- **Given instruction**:
Repeat exactly, please, the lines that begin at the start of the listing and end at the line holding "bend_steps = 3".

- **Stored data**:
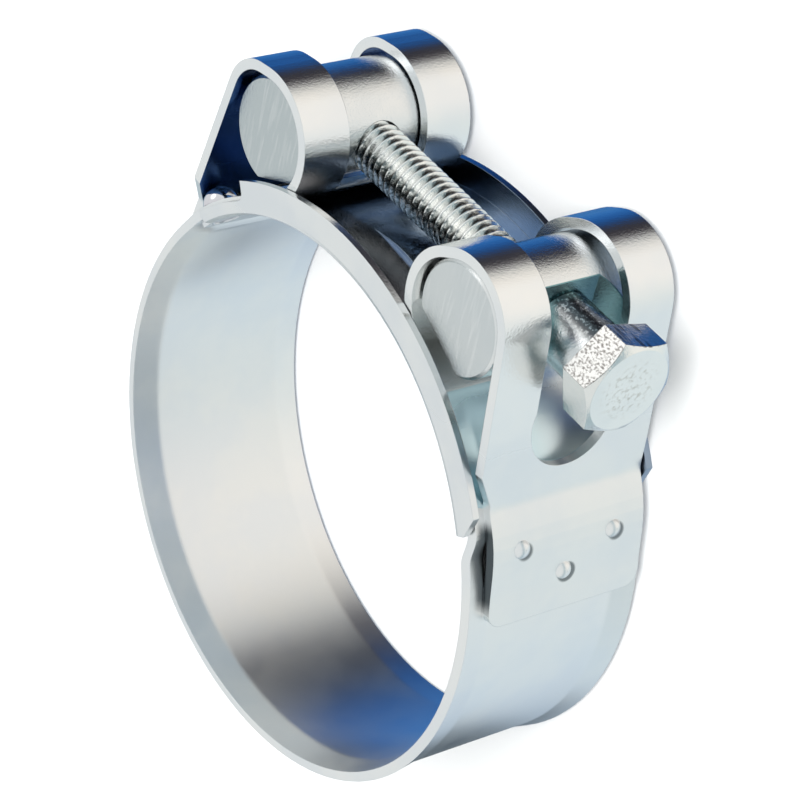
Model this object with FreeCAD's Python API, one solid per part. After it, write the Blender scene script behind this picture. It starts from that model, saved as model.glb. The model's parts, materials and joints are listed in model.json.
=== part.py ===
import FreeCAD, Part
import math
import os

# Single bolt hose clamp with trunnions, lying on its side.
# All sizes are millimetres. The hose bore's axis is Z, the gap between the lugs is towards +Y
# and the bolt runs along X with its head on the +X side. The origin is the bore's centre at mid-width.

# Band strip
bore_radius = 30.4
strip_thickness = 1.15
floor_half_width = 8.2
rim_half_width = 11.3
flare_angle = 10.0
flare_bend_length = 0.7
lug_half_width = 10.75
leaf_half_width = 9.85
leaf_shift = -0.75
leaf_end_angle = 11.7
leaf_flat_run = 0.3
leaf_rise_lead = 1.2
leaf_corner_radius = 1.8
joggle_span = 5.6
joggle_steps = 6
fade_start_angle = 48.0
bend_steps = 3

# Bridge plate that closes the ring under the bolt
bridge_thickness = 0.8
bridge_flange_height = 3.8
bridge_bend_radius = 0.9
bridge_head_end = 30.5
bridge_end_distance = 1.91
bridge_side_gap = 0.12
bridge_top_gap = 0.04
bridge_corner_cut = 1.6
bridge_lip_height = 1.6
bridge_lip_start = 57.8
bridge_tongue_length = 1.86
bridge_lip_foot_radius = 1.0
bridge_tongue_inset = 0.2
rib_half_width = 4.5
rib_height = 0.45
rib_half_span = 12.7
rib_root_depth = 0.03
rib_steps = 6

# Trunnions
trunnion_radius = 6.1
trunnion_length = 19.8
trunnion_angle = 64.185
trunnion_standoff = 0.479
threaded_flat_depth = 1.1
plain_flat_depth = 1.9
trunnion_edge_chamfer = 0.35
trunnion_seat_gap = 0.3

# Bolt, sleeve and their holes
thread_diameter = 6.0
thread_undersize = 0.1
bolt_length = 50.0
hex_width = 10.0
hex_height = 4.0
hex_turn = 17.3
hex_face_chamfer = 0.3
bolt_end_chamfer = 0.7
head_seat_reach = 11.3
sleeve_diameter = 7.4
sleeve_edge_chamfer = 0.25
seat_flat_x = 3.7
seat_side_gap = 0.12
seat_wall_slope = 52.0
thread_fit = 0.05
sleeve_fit = 0.09
clearance_hole = 6.9

# Slot that lets the bolt through the lugs
slot_half_width = 5.0
slot_foot_radius = 5.3
slot_foot_drop = 9.2
slot_lip_drop = 3.75

# Shape of each lug: where the strip leaves the trunnion, its shoulder, its outer leaf and the flare
# that is left on the band under the lug
head_lug = {"leave_angle": 120.0, "shoulder_radius": 6.5, "leaf_offset": 7.72, "leaf_lean": 7.7}
head_lug["low_flare"] = flare_angle
nut_lug = {"leave_angle": 80.0, "shoulder_radius": 5.0, "leaf_offset": 7.1, "leaf_lean": 10.4}
nut_lug["low_flare"] = 0.0
kink_radius = 2.5
leaf_shoulder_drop = 13.5
leaf_shoulder_run = 3.6

# Welds, each at an angle and a distance from the leaf's middle, and rivets, which keep clear of
# the nut lug's leaf by a gap and of the bridge's end by its end distance
weld_button_diameter = 2.0
weld_button_height = 0.6
weld_near_angle = 26.1
weld_near_z = 6.15
weld_far_angle = 24.9
weld_far_z = -5.8
weld_low_angle = 19.5
weld_low_z = 0.45
rivet_head_diameter = 4.0
rivet_head_height = 1.8
rivet_shank_diameter = 2.2
rivet_tail_diameter = 3.0
rivet_leaf_gap = 0.17
rivet_edge_gap = 0.05
rivet_hole_gap = 0.03

# Values worked out from the sizes above
overlap_radius = bore_radius + bridge_thickness + bridge_top_gap
half_strip = strip_thickness / 2.0
strip_in_lug = overlap_radius + half_strip
wrap_radius = trunnion_radius + trunnion_seat_gap + half_strip
trunnion_spacing = strip_in_lug + wrap_radius + trunnion_standoff
trunnion_x = trunnion_spacing * math.cos(math.radians(trunnion_angle))
trunnion_y = trunnion_spacing * math.sin(math.radians(trunnion_angle))
head_seat_x = trunnion_x + head_seat_reach
bridge_half_width = lug_half_width + bridge_side_gap + bridge_thickness
leaf_rise_angle = leaf_end_angle + math.degrees((leaf_corner_radius + leaf_flat_run) / bore_radius)
rivet_z = lug_half_width - rivet_head_diameter / 2.0 - rivet_edge_gap
weld_places = [(weld_near_angle, weld_near_z), (weld_far_angle, weld_far_z), (weld_low_angle, weld_low_z)]


def dome_radius(diameter, height):
    """Return the ball radius of a round cap."""
    half = diameter / 2.0
    return (half**2 + height**2) / (2.0 * height)


def rivet_place():
    """Return the rivets' angle above the x axis, where their domes just clear the nut lug's leaf."""
    ball = dome_radius(rivet_head_diameter, rivet_head_height)
    centre = overlap_radius + strip_thickness + rivet_hole_gap + rivet_head_height - ball
    lean = nut_lug["leaf_lean"]
    leaf = trunnion_spacing * math.cos(math.radians(trunnion_angle - lean)) + nut_lug["leaf_offset"]
    reach = leaf - half_strip - rivet_leaf_gap - ball
    return lean + math.degrees(math.acos(reach / centre))


rivet_angle = rivet_place()
bridge_nut_end = rivet_angle - math.degrees(bridge_end_distance / bore_radius)
bridge_lip_end = bridge_nut_end + math.degrees(bridge_tongue_length / bore_radius)


def polar(radius, degrees, z=0.0):
    """Return a point at a radius and an angle about the bore's axis."""
    turn = math.radians(degrees)
    return FreeCAD.Vector(radius * math.cos(turn), radius * math.sin(turn), z)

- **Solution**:
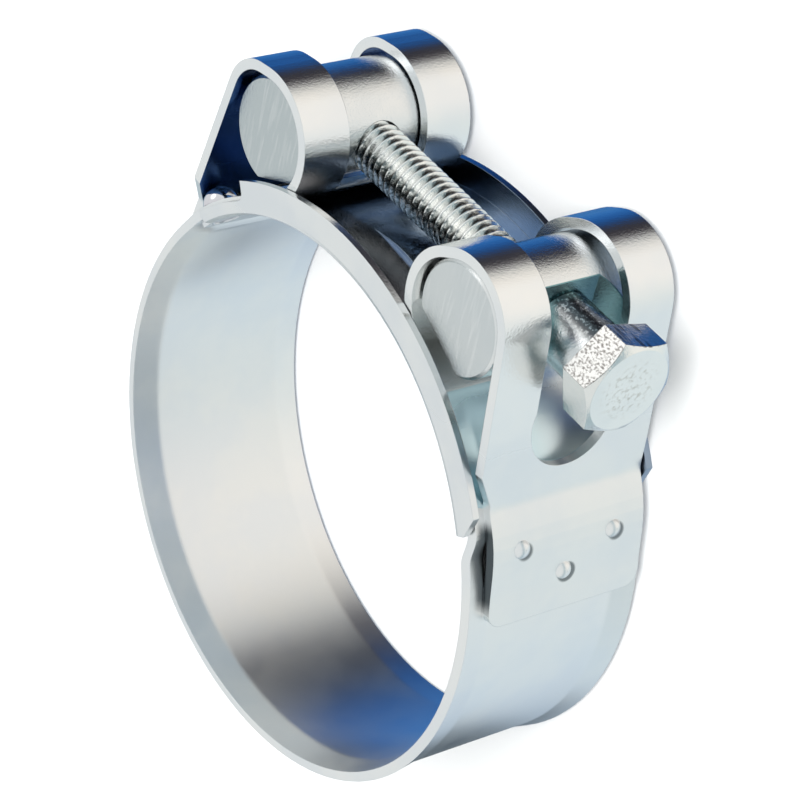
Model this object with FreeCAD's Python API, one solid per part. After it, write the Blender scene script behind this picture. It starts from that model, saved as model.glb. The model's parts, materials and joints are listed in model.json.
=== part.py ===
import FreeCAD, Part
import math
import os

# Single bolt hose clamp with trunnions, lying on its side.
# All sizes are millimetres. The hose bore's axis is Z, the gap between the lugs is towards +Y
# and the bolt runs along X with its head on the +X side. The origin is the bore's centre at mid-width.

# Band strip
bore_radius = 30.4
strip_thickness = 1.15
floor_half_width = 8.2
rim_half_width = 11.3
flare_angle = 10.0
flare_bend_length = 0.7
lug_half_width = 10.75
leaf_half_width = 9.85
leaf_shift = -0.75
leaf_end_angle = 11.7
leaf_flat_run = 0.3
leaf_rise_lead = 1.2
leaf_corner_radius = 1.8
joggle_span = 5.6
joggle_steps = 6
fade_start_angle = 48.0
bend_steps = 3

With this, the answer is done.